Below is a listing. Quote from it, exactly, the lines from the one containing "const fabricShaver = new THREE.Group();" down to the one containing "Write the three.js", both ends included, and nothing else.

(Lines of data)
########
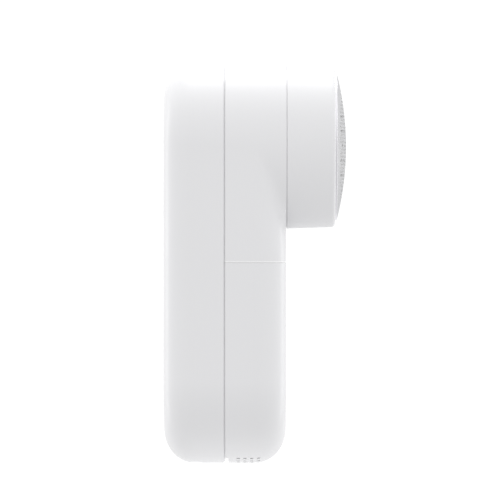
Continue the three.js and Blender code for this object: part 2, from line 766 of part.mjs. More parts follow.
for (const side of [-1, 1]) {
  const name = side < 0 ? "left" : "right";
  const lead = [
    [7.9, side * 10, 92.6],
    [5.4, side * 10.6, 96],
    [4.9, side * 9, 102],
    [5.3, side * 8.7, 106],
  ];
  add(assembly, `motor_lead_${name}`, wire(lead), side < 0 ? "black" : "red");
}
for (const [name, y] of [["inner", 9.4], ["outer", 11.4]]) {
  const lead = [
    [14.7, y - 3, 12],
    [16, y, 20],
    [13.5, y + 0.6, 40],
    [12.4, y + 0.6, 60],
    [10.7, y - 1, 69],
  ];
  add(assembly, `charge_lead_${name}`, wire(lead, 0.5, 14), name === "inner" ? "red" : "black");
}
add(
  assembly,
  "battery_lead_positive",
  wire([[15.5, 1.5, 65.5], [14.6, 2.4, 67], [12.8, 3.4, 69.5], [10.5, 4, 71]]),
  "red",
);
add(
  assembly,
  "battery_lead_negative",
  wire([[15.8, -4, 14.5], [16.4, -9, 17], [15, -10, 40], [13.4, -9.6, 60], [10.6, -8, 70]], 0.5, 14),
  "black",
);

const screws = [
  ...screwPlaces.body.map((place) => ["body", BODY_DEPTH + GAP, BODY_SCREW_LENGTH, place]),
  ...screwPlaces.chassis.map((place) => ["chassis", REAR_DEPTH + GAP, CHASSIS_SCREW_LENGTH, place]),
  ...screwPlaces.motor.map((place) => ["motor", BODY_DEPTH + GAP, MOTOR_SCREW_LENGTH, place]),
];
for (const [kind, depth, length, place] of screws) {
  const side = place[0] < 0 ? "left" : "right";
  const { solid, place: position } = screw(depth, length, place);
  add(assembly, `${kind}_screw_${side}`, solid, "steel");
  assembly.getObjectByName(`${kind}_screw_${side}`).position.set(...position);
}

const fabricShaver = new THREE.Group();
fabricShaver.name = "fabric_shaver";
fabricShaver.add(assembly);

export default fabricShaver;
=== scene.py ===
"""Looks of the fabric shaver: fine shells, foil and collar round the CAD frame, with node materials."""

import json
import math

import bmesh
import bpy
from mathutils import Matrix, Vector


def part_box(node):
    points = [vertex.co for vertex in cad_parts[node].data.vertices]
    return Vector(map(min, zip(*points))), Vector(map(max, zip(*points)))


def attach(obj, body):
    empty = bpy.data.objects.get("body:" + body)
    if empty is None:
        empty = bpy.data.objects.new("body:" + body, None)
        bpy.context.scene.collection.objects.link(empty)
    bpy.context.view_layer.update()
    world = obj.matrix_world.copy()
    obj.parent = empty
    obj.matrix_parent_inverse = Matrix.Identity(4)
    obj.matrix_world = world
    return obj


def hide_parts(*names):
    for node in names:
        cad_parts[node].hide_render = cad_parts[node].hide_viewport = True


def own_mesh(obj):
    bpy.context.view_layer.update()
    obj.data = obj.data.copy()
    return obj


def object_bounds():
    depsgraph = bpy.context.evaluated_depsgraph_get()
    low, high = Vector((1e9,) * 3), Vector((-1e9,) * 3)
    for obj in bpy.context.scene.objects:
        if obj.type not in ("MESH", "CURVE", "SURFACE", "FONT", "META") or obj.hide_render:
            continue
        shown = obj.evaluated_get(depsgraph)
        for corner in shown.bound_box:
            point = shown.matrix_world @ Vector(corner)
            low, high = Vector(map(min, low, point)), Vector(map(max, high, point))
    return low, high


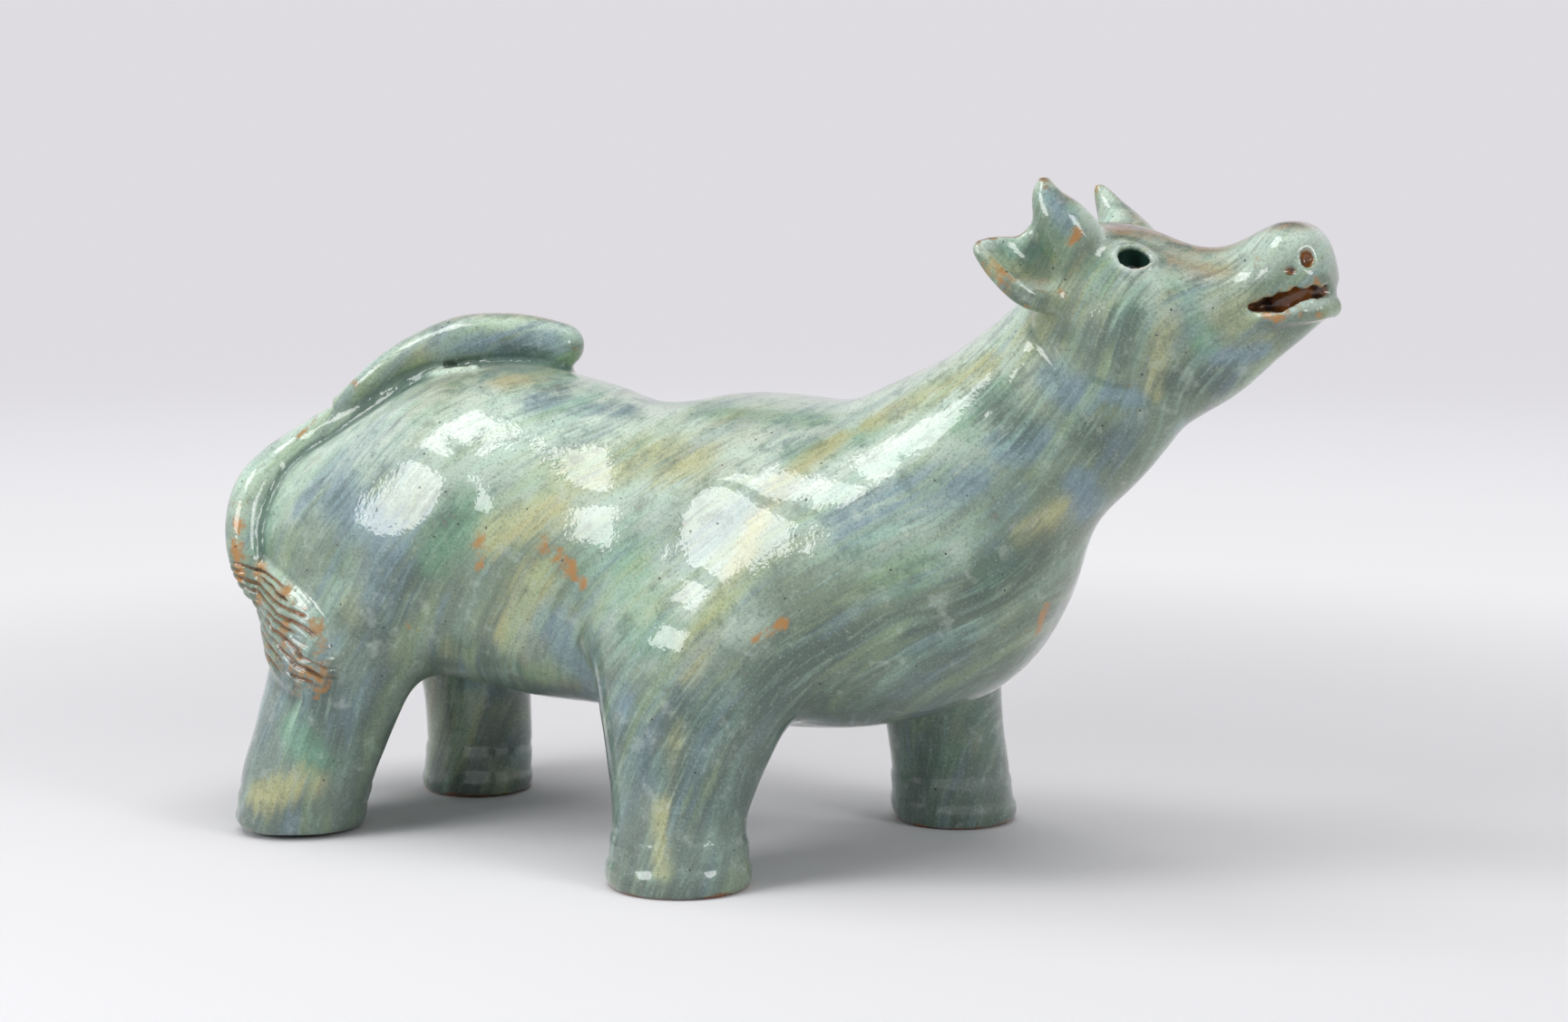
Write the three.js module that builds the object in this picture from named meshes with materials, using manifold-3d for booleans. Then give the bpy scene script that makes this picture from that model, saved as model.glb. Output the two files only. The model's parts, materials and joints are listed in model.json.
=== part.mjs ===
// A hand-built cow of glazed fired clay, standing with its muzzle raised.
// It is modelled as the potter built it: two open trunk halves, a neck tube, a pinched head with its
// jaw and lip, four leg tubes, and coils, cones and leaves of clay for the tail, horns and ears.
// Each piece is cut to the one that it sits on, as clay is when it is joined with slip.
// Millimetres. +X is the way that the cow faces, +Y is its left, +Z is up.

import * as THREE from "three";
import { mergeVertices } from "three/addons/utils/BufferGeometryUtils.js";
import Module from "manifold-3d";

const wasm = await Module();
wasm.setup();

// Joints and walls
const SLIP_GAP = 0.3; // between two pieces that are joined with slip
const TRUNK_WALL = 8;
const NECK_WALL = 8;
const HEAD_WALL = 12;
const LEG_BORE = 24; // each leg is rolled round a stick, which leaves a hole down its middle
const VENT_DIAMETER = 3; // needle holes that let the hollows breathe in the kiln

// Trunk
const TRUNK_LENGTH = 353; // rump to chest
const TRUNK_HEIGHT = 138; // the loin above the lowest of the belly
const TRUNK_WIDTH = 138; // across the chest
const BELLY_CLEARANCE = 49;
const WAIST_SHARE = 0.5; // where the two halves meet, as a share of the length

// Neck
const NECK_LENGTH = 72; // from the withers forward to the back of the head
const NECK_HEIGHT = 54; // and upward to it
const NECK_WIDTH = 65; // just behind the head

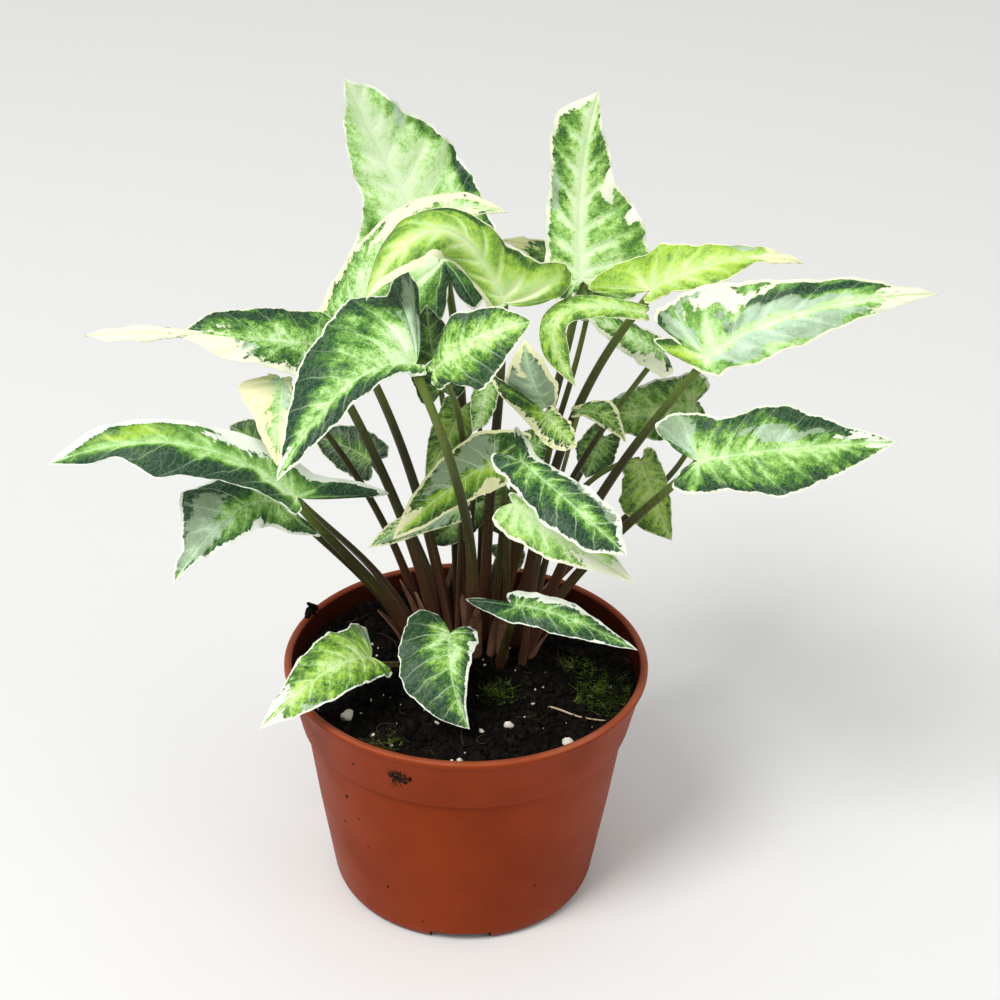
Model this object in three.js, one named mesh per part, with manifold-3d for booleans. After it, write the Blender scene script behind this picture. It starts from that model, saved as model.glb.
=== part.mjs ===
// A variegated arrowhead plant in its nursery pot. Millimetres, +Z up, and the origin is the middle
// of the pot's underside. The leaves rise from one clump in the soil, each on a stalk of its own.
import * as THREE from "three";
import { mergeVertices } from "three/addons/utils/BufferGeometryUtils.js";
import Module from "manifold-3d";

const wasm = await Module();
wasm.setup();

// Clearance between pieces that touch.
const GAP = 0.3;

// Pot: a tapered cup with a deeper collar, a rim bead, a notched foot and a raised floor.
const POT_HEIGHT = 84.5;
const RIM_RADIUS = 60;
const BEAD_HEIGHT = 2.2;
const WALL = 1.6;
const EDGE = 0.6;
const COLLAR_TOP_RADIUS = 59;
const COLLAR_FOOT_RADIUS = 55;
const COLLAR_FOOT_Z = 64.5;
const BODY_TOP_RADIUS = 53.8;
const BODY_TOP_Z = 63.4;
const BODY_FOOT_RADIUS = 44.4;
const BODY_FOOT_Z = 5;
const FOOT_RADIUS = 41.4;
const FOOT_INNER_RADIUS = 38;
const FOOT_ROUND = 1;
const FOOT_ROUND_Z = 1.8;
const PAD_RADIUS = 10;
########
● FINAL RESULT
const fabricShaver = new THREE.Group();
fabricShaver.name = "fabric_shaver";
fabricShaver.add(assembly);

export default fabricShaver;
=== scene.py ===
"""Looks of the fabric shaver: fine shells, foil and collar round the CAD frame, with node materials."""

import json
import math

import bmesh
import bpy
from mathutils import Matrix, Vector


def part_box(node):
    points = [vertex.co for vertex in cad_parts[node].data.vertices]
    return Vector(map(min, zip(*points))), Vector(map(max, zip(*points)))


def attach(obj, body):
    empty = bpy.data.objects.get("body:" + body)
    if empty is None:
        empty = bpy.data.objects.new("body:" + body, None)
        bpy.context.scene.collection.objects.link(empty)
    bpy.context.view_layer.update()
    world = obj.matrix_world.copy()
    obj.parent = empty
    obj.matrix_parent_inverse = Matrix.Identity(4)
    obj.matrix_world = world
    return obj


def hide_parts(*names):
    for node in names:
        cad_parts[node].hide_render = cad_parts[node].hide_viewport = True


def own_mesh(obj):
    bpy.context.view_layer.update()
    obj.data = obj.data.copy()
    return obj


def object_bounds():
    depsgraph = bpy.context.evaluated_depsgraph_get()
    low, high = Vector((1e9,) * 3), Vector((-1e9,) * 3)
    for obj in bpy.context.scene.objects:
        if obj.type not in ("MESH", "CURVE", "SURFACE", "FONT", "META") or obj.hide_render:
            continue
        shown = obj.evaluated_get(depsgraph)
        for corner in shown.bound_box:
            point = shown.matrix_world @ Vector(corner)
            low, high = Vector(map(min, low, point)), Vector(map(max, high, point))
    return low, high


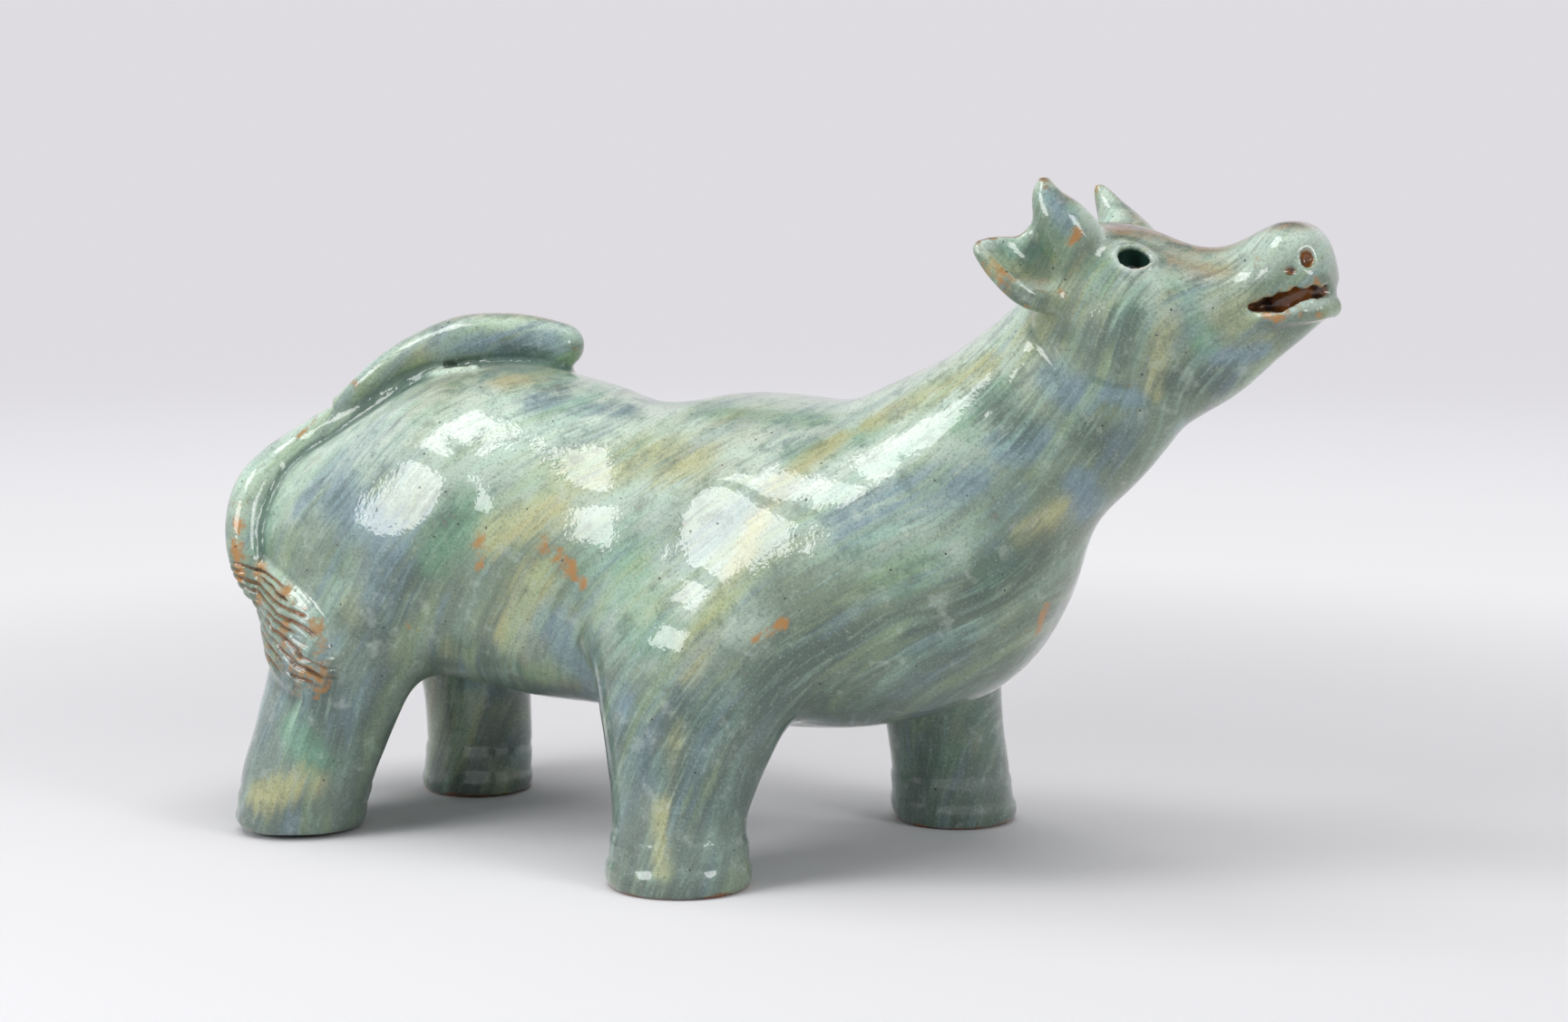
Write the three.js module that builds the object in this picture from named meshes with materials, using manifold-3d for booleans. Then give the bpy scene script that makes this picture from that model, saved as model.glb. Output the two files only. The model's parts, materials and joints are listed in model.json.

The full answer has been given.